After lunch with professors and vague talk about collaborations down the road, Bono and his team head off to M.I.T. to meet with the Poverty Action Lab, a new group that specializes in objective modeling, one of Bono's turn-ons. Michael Kremer, a Gates (as in Bill and Melinda) Professor of Developing Sciences, opens with an example of the kinds of problems the lab examines: Why don't poor children go to school? Health, it turns out, is a major factor. One quarter of the world's children have worms. Treating them costs only $3.50 a student. "So you treat every kid, and in areas where you do that, school absences fall by 25%. They fall in neighboring schools too," says Kremer, "because the worms don't spread. It's a fantastically good buy." Erin Thornton, DATA's policy director, asks how the lab directs its research. It doesn't, and that's why the lab is interested in finding partners who can offer guidance and channel the studies to decision makers.

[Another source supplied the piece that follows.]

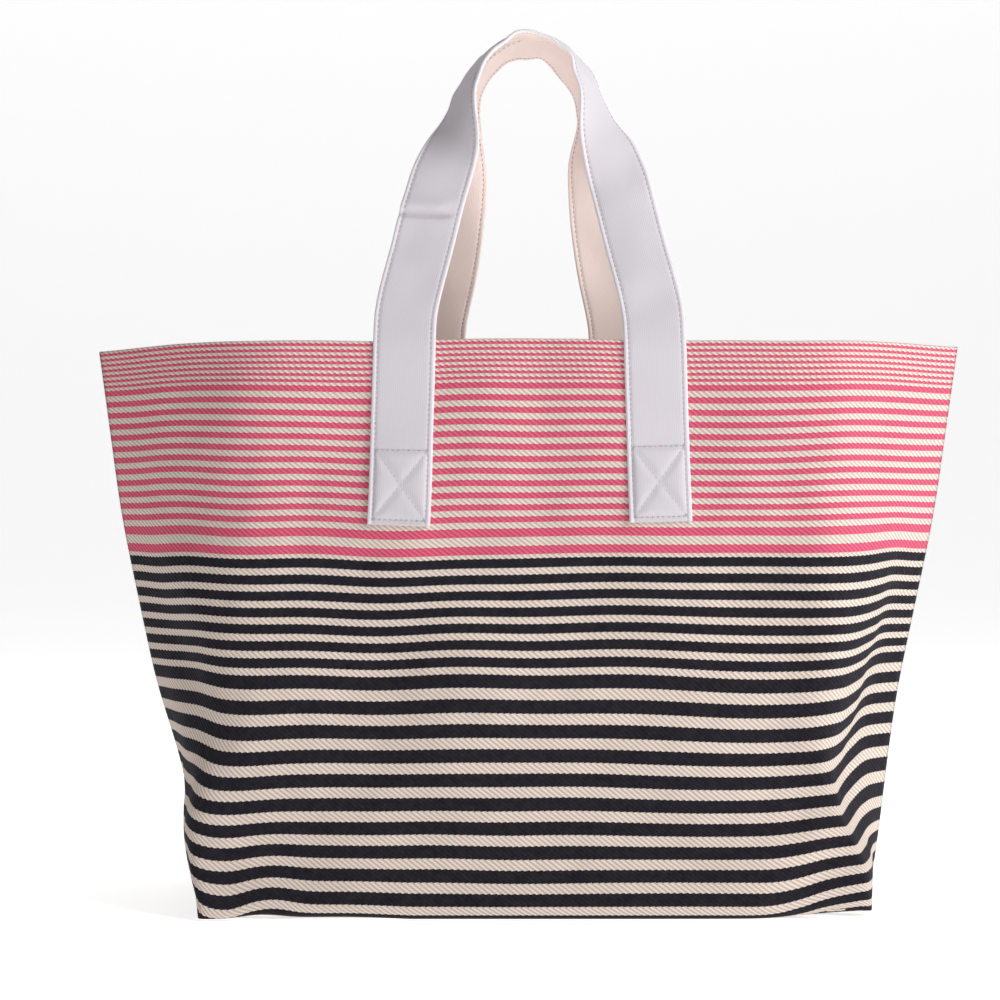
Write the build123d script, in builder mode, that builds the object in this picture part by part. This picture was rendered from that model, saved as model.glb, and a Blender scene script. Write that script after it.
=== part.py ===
"""Canvas tote bag: two striped outer panels, lining, rim facings, seam tapes, two stitched straps.

Frame: origin at the centre of the base, +X to the wearer's right, -Y to the front, +Z up, millimetres.
The wall is a stack of cloth layers. A layer is named by its depth into the wall, measured from the
outer face of the outer cloth, so a negative depth lies outside the bag.
"""
import math
import os

from build123d import *

# Driving dimensions of the bag
BAG_HEIGHT = 347.0
RIM_HALF_WIDTH = 272.0
BASE_HALF_WIDTH = 203.0
RIM_HALF_DEPTH = 60.0
BASE_HALF_DEPTH = 85.0
BASE_FLAT_HALF = 195.0
RIM_FLAT_HALF = 178.0
BASE_CORNER_RADIUS = 14.0
RIM_CORNER_RADIUS = 70.0
WIDTH_SWELL = 0.85
SECTION_COUNT = 5

# Depth of each cloth layer's outer and inner face into the wall
PANEL = (0.0, 1.4)
FACING = (1.7, 2.7)
TAPE = (1.7, 2.6)
PATCH = (1.7, 2.7)
LINING = (3.0, 3.5)
POCKET = (3.8, 4.4)
POCKET_HEM = (4.6, 5.2)
TAIL = (-2.9, -0.3)
THREAD = (-3.4, -3.0)

# Heights and widths of the pieces that are cut from those layers
FACING_HEIGHT = 32.0
LINING_OVERLAP = 10.0
TAPE_HALF_WIDTH = 8.0
TAPE_END_GAP = 2.0
CORNER_TAPE_WIDTH = 12.0
CORNER_TAPE_SETBACK = 6.0
POCKET_HALF_WIDTH = 95.0
POCKET_TOP = 300.0
POCKET_DEPTH = 150.0
POCKET_HEM_HEIGHT = 15.0
PATCH_MARGIN = 6.0
PATCH_HEIGHT = 50.0

# Straps: two legs that rise from the rim, draw together at the shoulders and meet in a round crown
STRAP_WIDTH = 38.0
STRAP_THICKNESS = 2.6
STRAP_STANCE = {"front": 76.0, "back": 60.0}
STRAP_RISE = 194.5
STRAP_CROWN_SETBACK = 20.0
SHANK_SLANT = 1.0
SHANK_RISE = 18.0
LEG = {"front": [(56.4, 100.0), (46.5, 132.0)], "back": [(48.0, 82.0), (43.5, 126.0)]}
ARCH = [(40.5, 154.0), (33.0, 177.0), (17.0, 194.0)]
TWIST_ANGLE = 70.0
TWIST_START = 0.19
TWIST_END = 0.36
LOOP_SECTIONS = 33
TAIL_LENGTH = 110.0
TAIL_RIM_GAP = 0.5
LOOP_RIM_GAP = 1.3
STITCH_INSET = 3.0
STITCH_WIDTH = 1.0
STITCH_HEIGHT = 0.4
STITCH_GAP = 0.15
BOX_HEIGHT = 43.0
BOX_RAISE = 3.0

# Larger than the whole bag, for the blocks that cut its layers
BIG = 700.0


def smooth(value, low, high):
    """Cubic step from 0 at low to 1 at high."""
    share = min(max((value - low) / (high - low), 0.0), 1.0)
    return share * share * (3.0 - 2.0 * share)


def section_sizes(height, depth):
    """Half width at the side seam, half width of the flat, half depth and corner radius of a layer."""
    rise = height / BAG_HEIGHT
    seam = BASE_HALF_WIDTH + (RIM_HALF_WIDTH - BASE_HALF_WIDTH) * rise**WIDTH_SWELL
    flat = BASE_FLAT_HALF + (RIM_FLAT_HALF - BASE_FLAT_HALF) * rise
    deep = BASE_HALF_DEPTH + (RIM_HALF_DEPTH - BASE_HALF_DEPTH) * rise
    radius = BASE_CORNER_RADIUS + (RIM_CORNER_RADIUS - BASE_CORNER_RADIUS) * rise
    slant = (seam - flat) / deep
    seam_moved = seam - depth * math.hypot(seam - flat, deep) / deep
    deep_moved = deep - depth
    return seam_moved, seam_moved - slant * deep_moved, deep_moved, radius - depth


def filled_bag(depth):
    """Solid inside one depth of the wall, standing on its own floor at the same depth."""
    with BuildPart() as filled:
        for index in range(SECTION_COUNT):
            height = BAG_HEIGHT * index / (SECTION_COUNT - 1)
            seam, flat, deep, radius = section_sizes(height, depth)
            with BuildSketch(Plane.XY.offset(height)) as section:
                front_edge = [(-seam, 0), (-flat, -deep), (flat, -deep)]
                back_edge = [(seam, 0), (flat, deep), (-flat, deep)]
                with BuildLine():
                    Polyline(front_edge + back_edge, close=True)
                make_face()
                corners = section.vertices().filter_by(lambda corner: abs(corner.Y) > 1.0)
                fillet(corners, radius)
        loft()
        if depth > 0:
            split(bisect_by=Plane.XY.offset(depth), keep=Keep.TOP)
    return filled.part


def cloth_layer(faces):
    """Hollow layer of cloth between two depths, open at the top and closed below."""
    outer, inner = faces
    with BuildPart() as layer:
        add(filled_bag(outer))
        add(filled_bag(inner), mode=Mode.SUBTRACT)
    return layer.part


panel_layer = cloth_layer(PANEL)
facing_layer = cloth_layer(FACING)
tape_layer = cloth_layer(TAPE)
patch_layer = cloth_layer(PATCH)
lining_layer = cloth_layer(LINING)
pocket_layer = cloth_layer(POCKET)
pocket_hem_layer = cloth_layer(POCKET_HEM)
tail_layer = cloth_layer(TAIL)
thread_layer = cloth_layer(THREAD)

os.makedirs("parts", exist_ok=True)


def finish(part, name):
    """Labels one finished piece and writes it."""
    part.label = name
    export_step(part, f"parts/{name}.step")


# Which way from the middle each side lies along Y, and each hand along X
SIDES = {"front": -1, "back": 1}
HANDS = {"left": -1, "right": 1}

for side, sign in SIDES.items():
    with BuildPart() as panel:
        add(panel_layer)
        with Locations((0, sign * BIG / 2, 0)):
            Box(BIG, BIG, 2 * BIG, mode=Mode.INTERSECT)
    finish(panel.part, f"{side}_panel")

    with BuildPart() as facing:
        add(facing_layer)
        with Locations((0, sign * BIG / 2, BAG_HEIGHT - FACING_HEIGHT)):
            Box(BIG, BIG, BIG, align=(Align.CENTER, Align.CENTER, Align.MIN), mode=Mode.INTERSECT)
    finish(facing.part, f"{side}_facing")

    with BuildPart() as lining:
        add(lining_layer)
        with Locations((0, sign * BIG / 2, BAG_HEIGHT - FACING_HEIGHT + LINING_OVERLAP)):
            Box(BIG, BIG, BIG, align=(Align.CENTER, Align.CENTER, Align.MAX), mode=Mode.INTERSECT)
    finish(lining.part, f"{side}_lining")

for hand, sign in HANDS.items():
    with BuildPart() as seam_tape:
        add(tape_layer)
        with Locations((sign * BIG / 2, 0, TAPE[1] + TAPE_END_GAP)):
            Box(
                BIG,
                2 * TAPE_HALF_WIDTH,
                BAG_HEIGHT - FACING_HEIGHT - TAPE[1] - 2 * TAPE_END_GAP,
                align=(Align.CENTER, Align.CENTER, Align.MIN),
                mode=Mode.INTERSECT,
            )
    finish(seam_tape.part, f"{hand}_seam_tape")

    with BuildPart() as corner_tape:
        with BuildSketch(Plane.XY.offset(TAPE[0])):
            with Locations((sign * (BASE_FLAT_HALF - CORNER_TAPE_SETBACK - CORNER_TAPE_WIDTH / 2), 0)):
                Rectangle(CORNER_TAPE_WIDTH, 2 * (BASE_HALF_DEPTH - CORNER_TAPE_SETBACK))
        extrude(amount=TAPE[1] - TAPE[0])
    finish(corner_tape.part, f"{hand}_corner_tape")

with BuildPart() as base_seam_tape:
    with BuildSketch(Plane.XY.offset(TAPE[0])):
        Rectangle(
            2 * (BASE_FLAT_HALF - CORNER_TAPE_SETBACK - CORNER_TAPE_WIDTH - TAPE_END_GAP),
            2 * TAPE_HALF_WIDTH,
        )
    extrude(amount=TAPE[1] - TAPE[0])
finish(base_seam_tape.part, "base_seam_tape")

with BuildPart() as slip_pocket:
    add(pocket_layer)
    with Locations((0, BIG / 2, POCKET_TOP)):
        Box(
            2 * POCKET_HALF_WIDTH,
            BIG,
            POCKET_DEPTH,
            align=(Align.CENTER, Align.CENTER, Align.MAX),
            mode=Mode.INTERSECT,
        )
finish(slip_pocket.part, "slip_pocket")

with BuildPart() as pocket_hem:
    add(pocket_hem_layer)
    with Locations((0, BIG / 2, POCKET_TOP)):
        Box(
            2 * POCKET_HALF_WIDTH,
            BIG,
            POCKET_HEM_HEIGHT,
            align=(Align.CENTER, Align.CENTER, Align.MAX),
            mode=Mode.INTERSECT,
        )
finish(pocket_hem.part, "pocket_hem")

# Strap ends: the tail outside the panel, its box and cross of stitching, and the patch behind it
box_half = STRAP_WIDTH / 2 - STITCH_INSET
box_low = BAG_HEIGHT - TAIL_LENGTH + BOX_RAISE
box_middle = box_low + BOX_HEIGHT / 2
cross_length = math.hypot(2 * box_half, BOX_HEIGHT)
cross_angle = math.degrees(math.atan2(BOX_HEIGHT, 2 * box_half))

for side, depth_sign in SIDES.items():
    for hand, hand_sign in HANDS.items():
        centre = hand_sign * STRAP_STANCE[side]

        with BuildPart() as tail:
            add(tail_layer)
            with Locations((centre, depth_sign * BIG / 2, BAG_HEIGHT - TAIL_RIM_GAP)):
                Box(
                    STRAP_WIDTH,
                    BIG,
                    TAIL_LENGTH,
                    align=(Align.CENTER, Align.CENTER, Align.MAX),
                    mode=Mode.INTERSECT,
                )
        finish(tail.part, f"{side}_{hand}_tail")

        with BuildPart() as patch:
            add(patch_layer)
            with Locations((centre, depth_sign * BIG / 2, box_middle)):
                Box(STRAP_WIDTH + 2 * PATCH_MARGIN, BIG, PATCH_HEIGHT, mode=Mode.INTERSECT)
        finish(patch.part, f"{side}_{hand}_patch")

        with BuildPart() as stitching:
            with BuildSketch(Plane.XZ.offset(-BIG / 2)):
                with Locations((centre, box_middle)):
                    Rectangle(2 * box_half + STITCH_WIDTH, BOX_HEIGHT + STITCH_WIDTH)
                    Rectangle(2 * box_half - STITCH_WIDTH, BOX_HEIGHT - STITCH_WIDTH, mode=Mode.SUBTRACT)
                    Rectangle(cross_length, STITCH_WIDTH, rotation=cross_angle)
                    Rectangle(cross_length, STITCH_WIDTH, rotation=-cross_angle)
            extrude(amount=BIG)
            add(thread_layer, mode=Mode.INTERSECT)
            with Locations((0, depth_sign * BIG / 2, 0)):
                Box(BIG, BIG, 2 * BIG, mode=Mode.INTERSECT)
        finish(stitching.part, f"{side}_{hand}_stitching")


# Straps: a flat band follows a route in a plane that leans on the other strap. It starts with its
# face to the front and turns until its width lies almost across the bag at the crown.
leg_depth = RIM_HALF_DEPTH - (TAIL[0] + TAIL[1]) / 2
lean = math.atan2(leg_depth - STRAP_CROWN_SETBACK, STRAP_RISE)
lean_plane = Plane(
    origin=(0, -leg_depth, BAG_HEIGHT),
    x_dir=(1, 0, 0),
    z_dir=(0, -math.cos(lean), math.sin(lean)),
)


def strap_route(side):
    """Middle line of a strap in the leaning plane, from one side of the rim over the crown to the other."""
    stance = STRAP_STANCE[side]
    half_route = [(stance, LOOP_RIM_GAP), (stance - SHANK_SLANT, SHANK_RISE), *LEG[side], *ARCH]
    with BuildLine(lean_plane) as route:
        crown = (0, STRAP_RISE / math.cos(lean))
        Spline([(-across, up) for across, up in half_route] + [crown] + half_route[::-1])
    return route.edges()[0]


def band_planes(route):
    """Planes across the band along its route: X runs across it and -Y is its outer face."""
    planes = []
    for index in range(LOOP_SECTIONS):
        share = index / (LOOP_SECTIONS - 1)
        tangent = route.tangent_at(share)
        inward = tangent.cross(lean_plane.z_dir)
        twist = math.radians(TWIST_ANGLE) * smooth(min(share, 1 - share), TWIST_START, TWIST_END)
        across = inward * math.cos(twist) + lean_plane.z_dir * math.sin(twist)
        planes.append(Plane(origin=route.position_at(share), x_dir=across, z_dir=tangent))
    return planes


for side in SIDES:
    planes = band_planes(strap_route(side))

    with BuildPart() as strap:
        for plane in planes:
            with BuildSketch(plane):
                Rectangle(STRAP_WIDTH, STRAP_THICKNESS)
        loft(ruled=True)
        if side == "back":
            mirror(about=Plane.XZ, mode=Mode.REPLACE)
    finish(strap.part, f"{side}_strap")

    with BuildPart() as strap_stitching:
        for row in (-1, 1):
            for plane in planes:
                with BuildSketch(plane):
                    across = row * (STRAP_WIDTH / 2 - STITCH_INSET)
                    with Locations((across, -(STRAP_THICKNESS + STITCH_HEIGHT) / 2 - STITCH_GAP)):
                        Rectangle(STITCH_WIDTH, STITCH_HEIGHT)
            loft(ruled=True)
        if side == "back":
            mirror(about=Plane.XZ, mode=Mode.REPLACE)
    finish(strap_stitching.part, f"{side}_strap_stitching")
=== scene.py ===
"""Canvas tote bag: striped twill panels, lining, pocket and two stitched cotton straps.

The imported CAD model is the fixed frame. Every piece here is cloth that replaces a plain CAD layer.
Metres throughout, +X to the right, -Y to the front, +Z up.
"""
import logging
import math
from dataclasses import dataclass, field
from enum import Enum

import bmesh
import bpy
import numpy as np
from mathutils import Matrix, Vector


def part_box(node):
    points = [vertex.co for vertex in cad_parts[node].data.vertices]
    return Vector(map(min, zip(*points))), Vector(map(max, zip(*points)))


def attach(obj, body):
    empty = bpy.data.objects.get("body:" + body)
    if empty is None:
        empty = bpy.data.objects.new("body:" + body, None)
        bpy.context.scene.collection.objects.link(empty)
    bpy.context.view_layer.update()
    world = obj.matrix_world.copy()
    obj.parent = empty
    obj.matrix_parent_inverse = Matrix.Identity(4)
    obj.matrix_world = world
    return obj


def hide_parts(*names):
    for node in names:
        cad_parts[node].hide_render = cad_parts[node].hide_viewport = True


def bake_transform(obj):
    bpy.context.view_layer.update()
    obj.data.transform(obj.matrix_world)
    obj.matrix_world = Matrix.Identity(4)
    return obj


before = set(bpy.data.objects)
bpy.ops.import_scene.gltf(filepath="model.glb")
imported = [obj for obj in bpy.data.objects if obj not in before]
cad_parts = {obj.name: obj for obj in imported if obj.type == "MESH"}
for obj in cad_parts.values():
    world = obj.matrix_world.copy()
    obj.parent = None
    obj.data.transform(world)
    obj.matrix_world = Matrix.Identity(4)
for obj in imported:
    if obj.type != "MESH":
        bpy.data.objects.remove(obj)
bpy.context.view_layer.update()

LOG = logging.getLogger("tote_bag")
MM = 0.001


class Side(Enum):
    """The two large faces of the bag, by the sign of their Y."""

    FRONT = -1
    BACK = 1

    @property
    def word(self) -> str:
        """The side's name as it stands in the names of pieces."""
        return self.name.lower()


class Hand(Enum):
    """Left and right as seen from the front, by the sign of their X."""

    LEFT = -1
    RIGHT = 1

    @property
    def word(self) -> str:
        """The hand's name as it stands in the names of pieces."""
        return self.name.lower()


# ---------------------------------------------------------------- arrays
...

Finally Bono can't restrain himself. "Do you know we've been chased down hallways with the words 'measurable results'? What you have here is the stuff that can change the world! What we need to do ..." and for a minute he is off. There are rhythmic pauses between his phrases, some of which have been rounded smooth by dozens of similar meetings, while others are hitting the air for the first time and are charged with tension. The overall effect is musical. Bono is taking a room filled with economists, mathematicians and policy experts and levitating it. When he finishes, the room hovers in silence for a moment. Then there is laughter, as if everyone had just got off an amusement-park ride. "Facts," he says, "are very beautiful." But only Bono can make them sing.